The company last year stepped up its enforcement of franchise standards, lengthened training requirements, and strengthened the franchisee-selection process. And earlier this year, Noble Roman's took over the operation of six franchised restaurants in Indianapolis in a bid to prove its concept can be executed profitably.

Paul and Scott Mobley have said those efforts are paying off.

But plenty of the blame for franchise problems rests with the Mobleys, according to Michael Goode, a St. Louis stock trader and financial blogger who writes Goode-Value.com.

The company owns only a few stores, giving it little opportunity to prove the model works and to test new products or strategies, Goode said. The Mobleys also tried a nationwide expansion despite lacking national marketing and having limited brand recognition.

But the biggest red flag for Goode was the barrage of area developer agreements that boosted revenue and profit.

"They engaged in business in such a way to get lots of near-term earnings at the expense of future earnings," said Goode, who previously bet against Noble Roman's by selling the stock short but no longer has a position.

Built on reinvention

Noble Roman's has reinvented itself several times since launching in the 1970s as a chain of dine-in restaurants. In 1997, after intense competition and rising costs made stand-alone pizza joints difficult to operate profitably, Noble Roman's turned to franchising nontraditional outlets like bowling alleys and gas stations--a strategy that paid off handsomely.

But the strategy of stand-alone, dual-brand restaurants has been a drag on the company. Shares of Noble Roman's are off 85 percent from their 52-week high and now trade for only about $1.20 each.

In late 2006, before the big drop, insiders began selling Noble Roman's thinly traded shares.

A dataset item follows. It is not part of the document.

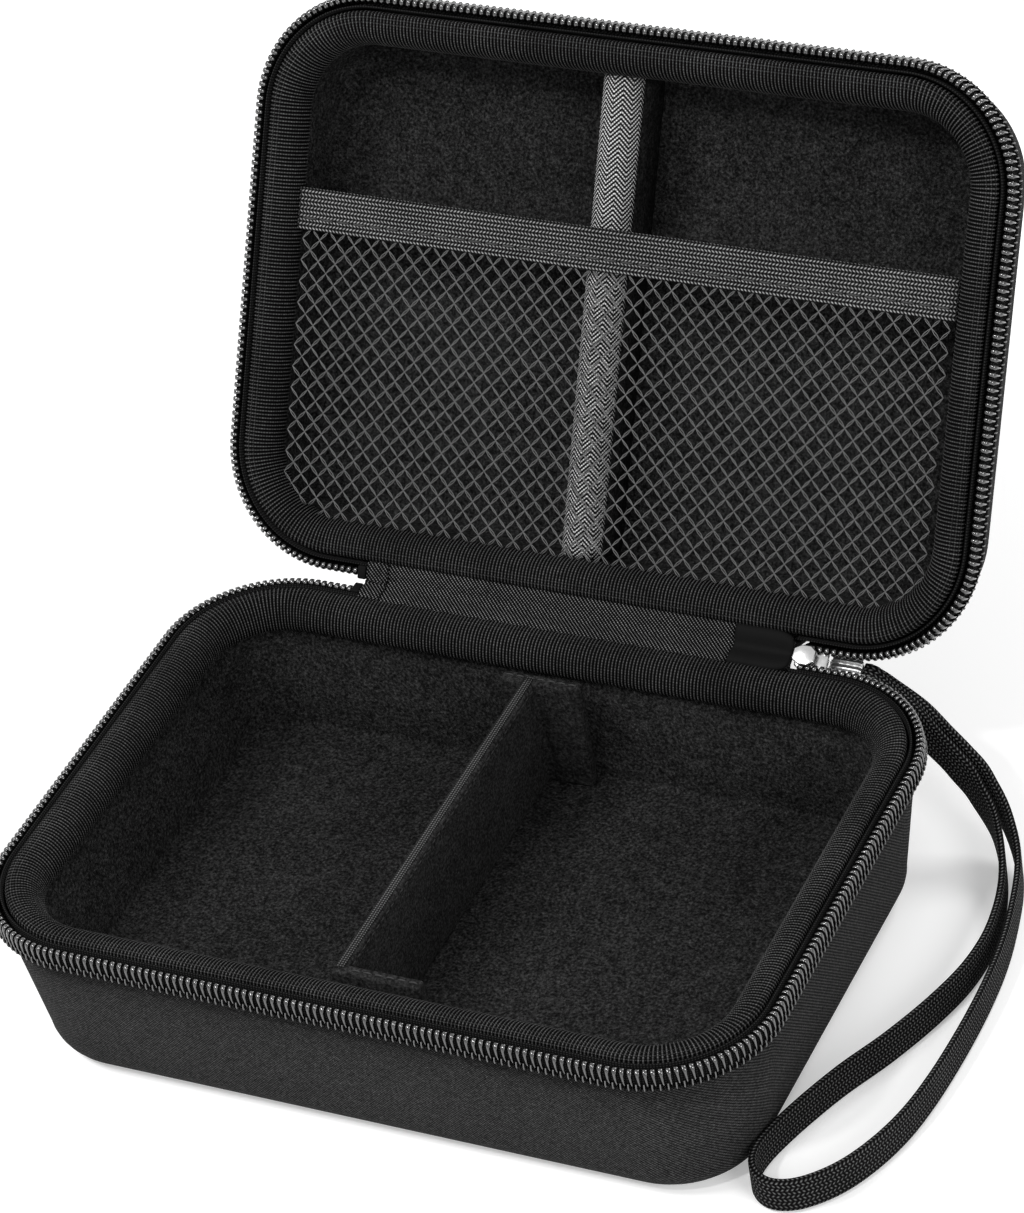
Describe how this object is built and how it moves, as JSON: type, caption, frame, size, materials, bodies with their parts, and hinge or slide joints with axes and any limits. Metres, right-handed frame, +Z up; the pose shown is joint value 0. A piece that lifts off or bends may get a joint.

New York-based Geovest Capital Partners LP, a company controlled by board member Douglas H. Coape-Arnold, sold more than 950,000 shares in dozens of transactions between November 2006 and June 2007, at prices ranging from $3 to $7 per share.

Mobley, for his part, sold about 169,000 shares for $1.2 million in June 2007. Still, insiders own about 40 percent of the shares in Noble Roman's, and Paul Mobley alone owns about 20 percent.

In March, the company said it had hired Newport Beach, Calif.-based Roth Capital Partners to evaluate "various strategies to enhance shareholder value."

The move raises the possibility that the company could be sold, although observers say tight credit markets and a sputtering economy likely would make a sale difficult.